Peel the roasted garlic. Put the roasted tomatoes, roasted garlic, and roasted onion half in a molcajete and crush them into a rough, juicy paste. Do not make it smooth in a blender. This is a broth, not salsa. You want flavor released, not a cloudy puree.
Set a wide clay cazuela or heavy pot over medium-low heat. Add the manteca de cerdo and let it melt gently. Add the sliced onion and cook until it softens but does not brown, about 4 minutes. Stir in the crushed tomato base and the remaining 1 teaspoon salt. Cook for 6 to 8 minutes, stirring often, until the tomato turns deeper orange and the fat shines at the edges. La manteca es el sabor, but here it speaks quietly.
Add the cold water, the roasted chile perón, and the carrot rounds. Bring to a gentle simmer, then lower the heat so the surface barely moves. Cook 20 minutes. Add the calabacita, the tied nurite, and the tied cilantro. Cook 5 minutes more. The broth should taste clean, lightly sweet from the carrot, and marked by the chile without being aggressive.

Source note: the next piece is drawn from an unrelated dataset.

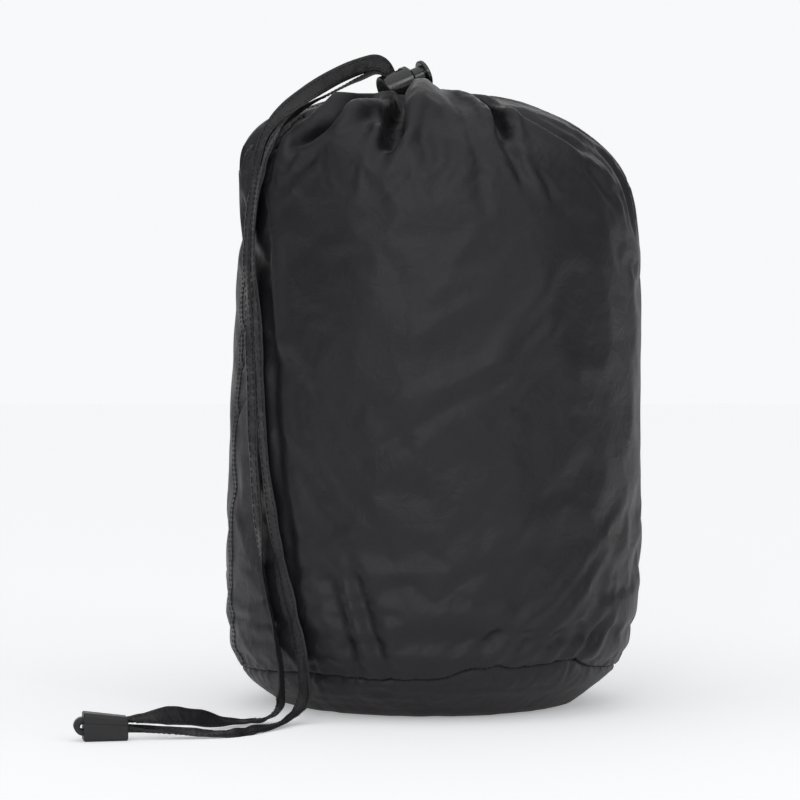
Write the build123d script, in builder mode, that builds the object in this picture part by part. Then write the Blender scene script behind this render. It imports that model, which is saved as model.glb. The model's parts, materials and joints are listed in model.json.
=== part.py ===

Lower the pescado blanco into the broth in a single layer. Spoon broth over the tops so the fish settles without breaking. Keep the heat low. Cook 6 to 9 minutes, depending on size, until the flesh turns opaque and separates cleanly from the backbone. If you use a thermometer, the thickest part should reach 140F. Do not stir the pot. A rolling boil will tear the fish apart and cloud the broth.
Turn off the heat and let the cazuela stand 5 minutes. Remove the tied cilantro and nurite bundles. Taste the broth. If it tastes flat, add salt, not more lime. Lime belongs at the table so each person can decide. The broth should remain clear enough to see the fish skin under the surface.
Lift each fish carefully into a deep clay bowl from Capula or Tzintzuntzan. Ladle broth, carrot, and calabacita around it. Tear a few fresh nurite leaves over the top. Serve with lime halves and warm hand-pressed corn tortillas. This is Michoacán on the table. Así se hace y punto.